Node2D + Sprite2D, with a Shader Material, Resource Local To Scene turned OFF Finished instantiating 10000 nodes: res://scene_with_material.tscn Total time 73 ms. 739936 ticks

Node2D + Sprite2D, with a Shader Material, Resource Local To Scene turned ON Finished instantiating 10000 nodes: res://scene_with_instantiated_material.tscn Total time 133 ms. 1335912 ticks

Node2D + GPUParticles2D, with a ParticleProcessMaterial, Resource Local To Scene turned OFF Finished instantiating 10000 nodes: res://scene_with_particles.tscn Total time 78 ms. 787835 ticks

Node2D + GPUParticles2D, with a ParticleProcessMaterial, Resource Local To Scene turned ON Finished instantiating 10000 nodes: res://scene_with_instantiated_particles.tscn Total time 782 ms. 7829485 ticks

Calinou commented 6 months ago

On version 4.2.2 (stable) and 4.3 (dev5), using C#, seems to slow down the instance of a PackedScene if it contains either Shader Materials or Particle Process Material with "Resource Local To Scene" toggled on.

This is unrelated to the issue mentioned here, as the cause is entirely different.

In this situation, a shader needs to be compiled every time the PackedScene is instanced, because the Shader instance is unique. You need to ensure the shader resource is shared across instances somehow. Also, ParticleProcessMaterial needs more time to compile than a bare ShaderMaterial as it's much more complex (it's a premade ShaderMaterial with dozens of uniforms and potentially hundreds of lines of code).

Excessive shader amounts will also slow down drawing because of the high number of state changes/draw calls required.

merksk8 commented 6 months ago

This is unrelated to the issue mentioned here, as the cause is entirely different.

I see, sorry then for mixing the topic!

And also thanks for the clear explanation, I'll have that in mind and will use it only when it's really really needed.

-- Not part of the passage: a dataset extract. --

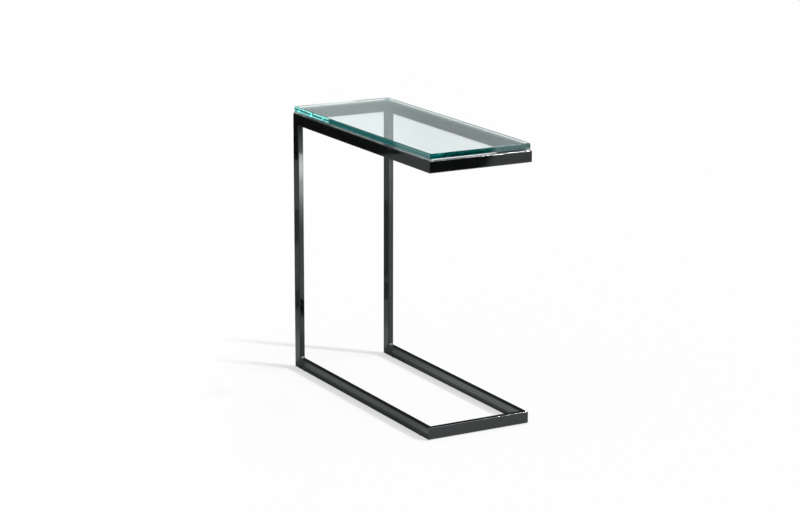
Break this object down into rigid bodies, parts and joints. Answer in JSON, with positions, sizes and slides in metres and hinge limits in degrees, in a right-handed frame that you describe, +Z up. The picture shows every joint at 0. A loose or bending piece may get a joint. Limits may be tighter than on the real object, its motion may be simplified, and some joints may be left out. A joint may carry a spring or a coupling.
{
  "type": "side table",
  "caption": "C-shaped side table with a narrow clear glass top on clear bumpers, over a gloss black frame of welded rectangular tube with uprights at one end only.",
  "frame": {"origin": "on the floor, at the middle of the table's outline seen from above", "axes": "+X from the uprights towards the open front, along the glass; +Y across the table to its left; +Z up"},
  "size_m": [0.62, 0.245, 0.611],
  "materials": {
    "frame_black": "gloss black on welded steel tube, joints ground flush",
    "glass_clear": "clear float glass with polished edges that look blue-green",
    "bumper_clear": "clear soft polyurethane, self-adhesive",
    "glide_nylon": "black moulded nylon"
  },
  "bodies": {
    "frame": {"upright_right": "frame_black", "upright_left": "frame_black", "base_rail_right": "frame_black", "base_rail_left": "frame_black", "base_rail_front": "frame_black", "weld_base_right": "frame_black", "weld_base_left": "frame_black", "top_rail_right": "frame_black", "top_rail_left": "frame_black", "top_rail_front": "frame_black", "top_rail_rear": "frame_black", "bumper_front_right": "bumper_clear", "bumper_front_left": "bumper_clear", "bumper_rear_right": "bumper_clear", "bumper_rear_left": "bumper_clear", "glide_front_right": "glide_nylon", "glide_front_left": "glide_nylon", "glide_rear_right": "glide_nylon", "glide_rear_left": "glide_nylon"},
    "glass": {"glass_top": "glass_clear"}
  },
  "joints": [
    {"name": "glass_lift", "type": "slide", "parent": "frame", "child": "glass", "axis": [0, 0, 1], "range_m": [0, 0.1]}
  ]
}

duarteroso commented 6 months ago

@Calinou Any updates on this? Do you need help testing/debugging it? I'm not familiar with the Godot development process but can spend some time trying (before the sun comes back 🌞 )

Calinou commented 6 months ago

Any updates on this? Do you need help testing/debugging it?

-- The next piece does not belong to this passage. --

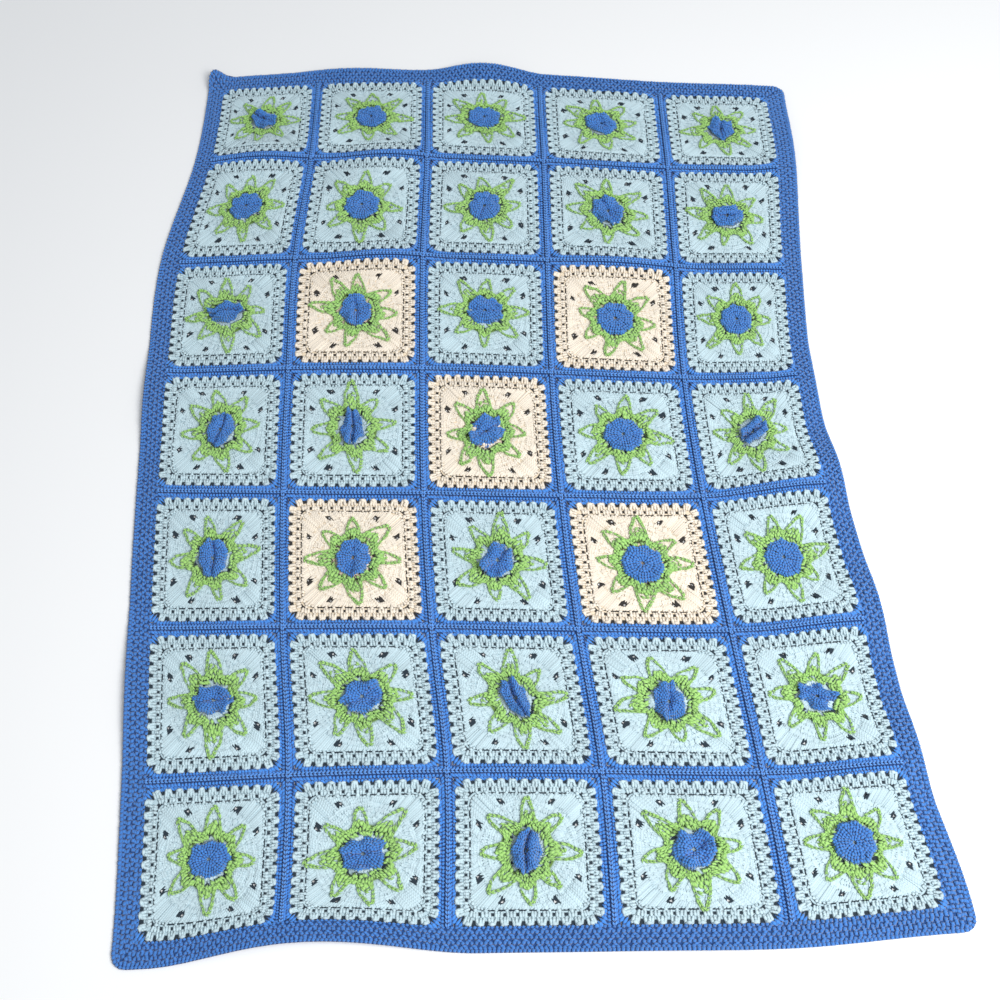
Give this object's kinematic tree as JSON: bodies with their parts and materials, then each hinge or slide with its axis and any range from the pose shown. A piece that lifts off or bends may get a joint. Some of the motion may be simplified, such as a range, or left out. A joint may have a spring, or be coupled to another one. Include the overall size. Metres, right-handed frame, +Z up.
{
  "type": "granny square blanket",
  "caption": "Crocheted lap blanket of joined squares, each with a raised flower in a star, in a net with a border, lying flat with low ripples.",
  "frame": {"origin": "middle of the box round the blanket, at the height of the floor that it lies on", "axes": "+X across the blanket to the right, +Y along it to its far edge, +Z up from the floor"},
  "size_m": [0.9844, 1.263, 0.0183],
  "materials": {
    "pale_blue_yarn": "matte",
    "cream_yarn": "matte",
    "blue_yarn": "matte",
    "green_yarn": "matte"
  },
  "bodies": {
    "root": {"square_r1c1": "pale_blue_yarn", "square_r1c2": "pale_blue_yarn", "square_r1c3": "pale_blue_yarn", "square_r1c4": "pale_blue_yarn", "square_r1c5": "pale_blue_yarn", "square_r2c1": "pale_blue_yarn", "square_r2c2": "pale_blue_yarn", "square_r2c3": "pale_blue_yarn", "square_r2c4": "pale_blue_yarn", "square_r2c5": "pale_blue_yarn", "square_r3c1": "pale_blue_yarn", "square_r3c2": "cream_yarn", "square_r3c3": "pale_blue_yarn", "square_r3c4": "cream_yarn", "square_r3c5": "pale_blue_yarn", "square_r4c1": "pale_blue_yarn", "square_r4c2": "pale_blue_yarn", "square_r4c3": "cream_yarn", "square_r4c4": "pale_blue_yarn", "square_r4c5": "pale_blue_yarn", "square_r5c1": "pale_blue_yarn", "square_r5c2": "cream_yarn", "square_r5c3": "pale_blue_yarn", "square_r5c4": "cream_yarn", "square_r5c5": "pale_blue_yarn", "square_r6c1": "pale_blue_yarn", "square_r6c2": "pale_blue_yarn", "square_r6c3": "pale_blue_yarn", "square_r6c4": "pale_blue_yarn", "square_r6c5": "pale_blue_yarn", "square_r7c1": "pale_blue_yarn", "square_r7c2": "pale_blue_yarn", "square_r7c3": "pale_blue_yarn", "square_r7c4": "pale_blue_yarn", "square_r7c5": "pale_blue_yarn", "joining": "blue_yarn", "border": "blue_yarn"}
  },
  "joints": []
}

I suggest testing what I mentioned here: https://github.com/godotengine/godot/issues/71182#issuecomment-1483147660

Make sure to compile with release optimizations as well (production=yes), so that the result is more comparable with official builds, and use MinGW instead of MSVC if targeting Windows (as that's what official binaries use).

duarteroso commented 6 months ago

Any updates on this? Do you need help testing/debugging it?

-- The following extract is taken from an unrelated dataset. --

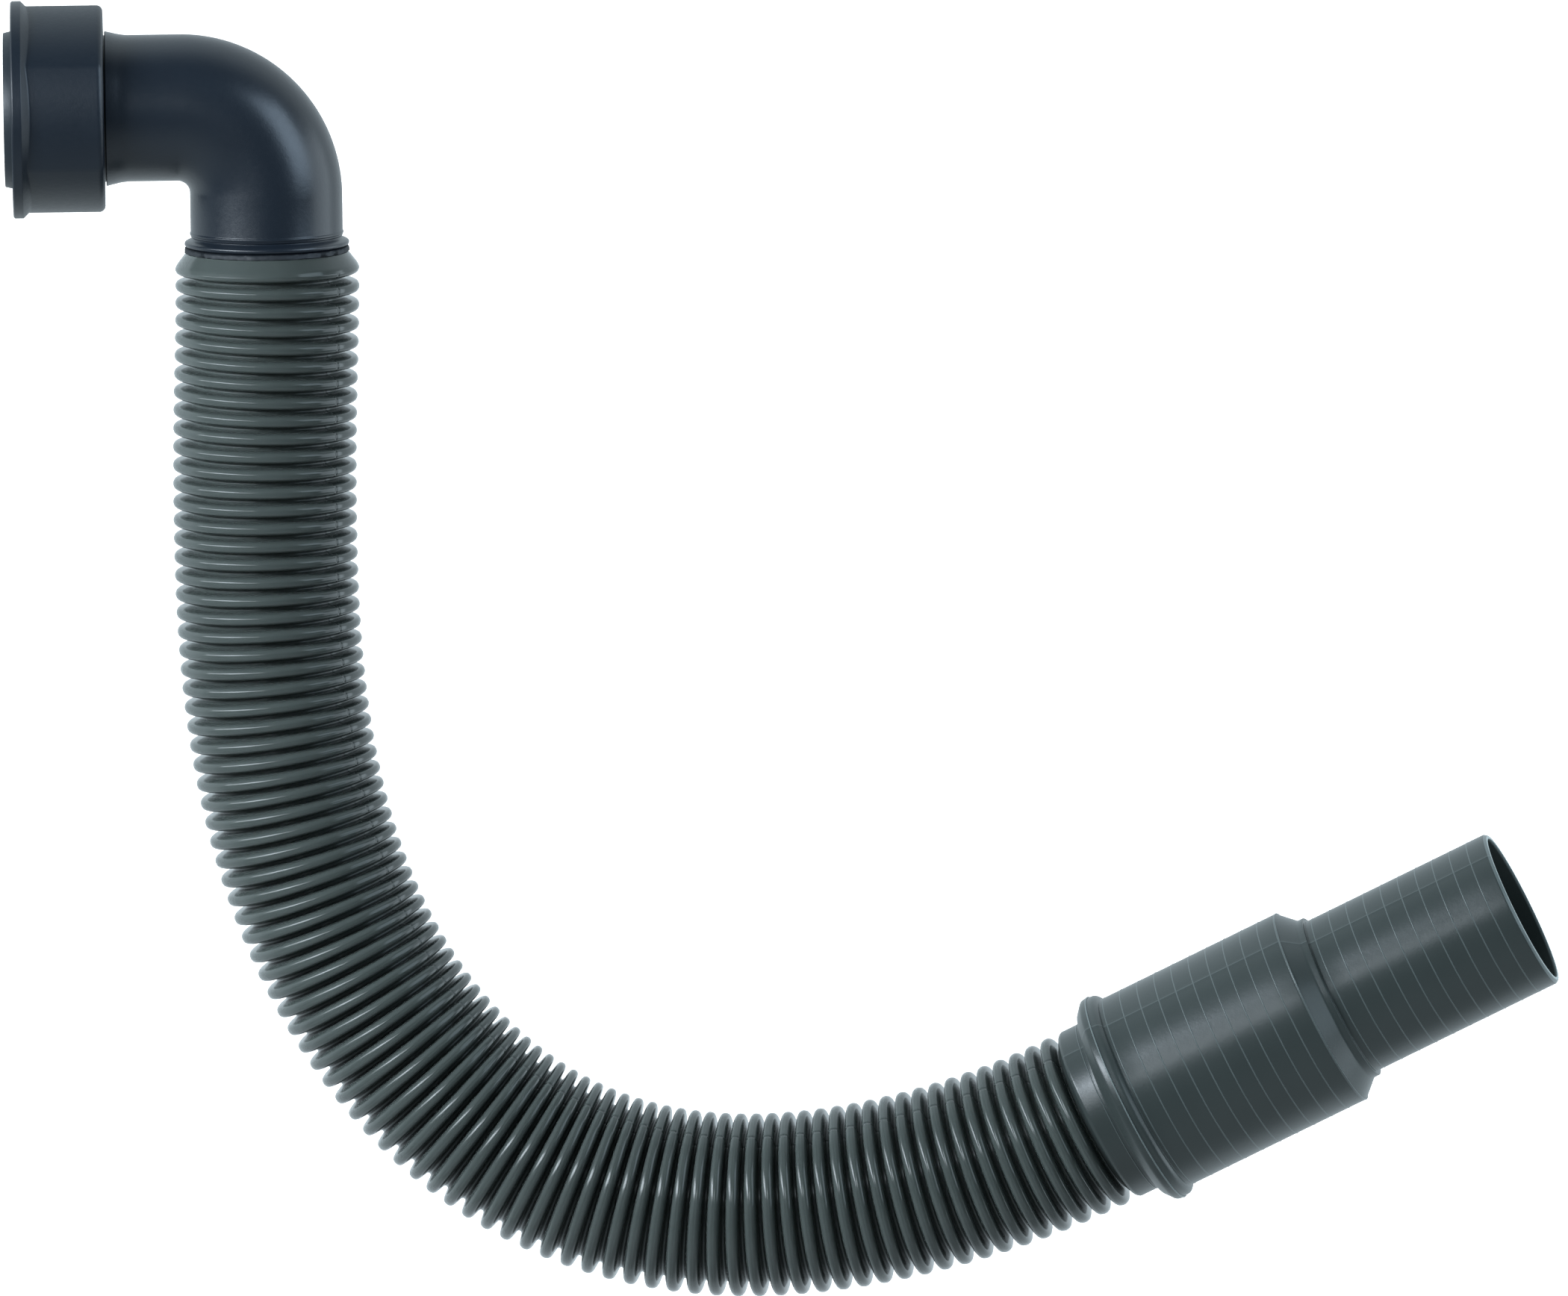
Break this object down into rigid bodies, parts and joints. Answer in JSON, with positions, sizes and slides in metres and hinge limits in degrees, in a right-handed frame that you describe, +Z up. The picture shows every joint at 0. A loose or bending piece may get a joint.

I suggest testing what I mentioned here: #71182 (comment)

Make sure to compile with release optimizations as well (production=yes), so that the result is more comparable with official builds, and use MinGW instead of MSVC if targeting Windows (as that's what official binaries use).

In my use case there are no labels/texts involved. Simply by instantiating a bunch of scenes with only a Control gives me this significant delay.

Will still try to run from source and take it from there 🚀

alexandre-langlais commented 4 months ago

I'm in the same boat as OP, I'm making a sudoku with a level sélection screen, each level represented by a button. On Android it takes about 2 seconds to instantiate 1000 buttons. So for now I must limit my game to 3000 levels to keep an acceptable load time.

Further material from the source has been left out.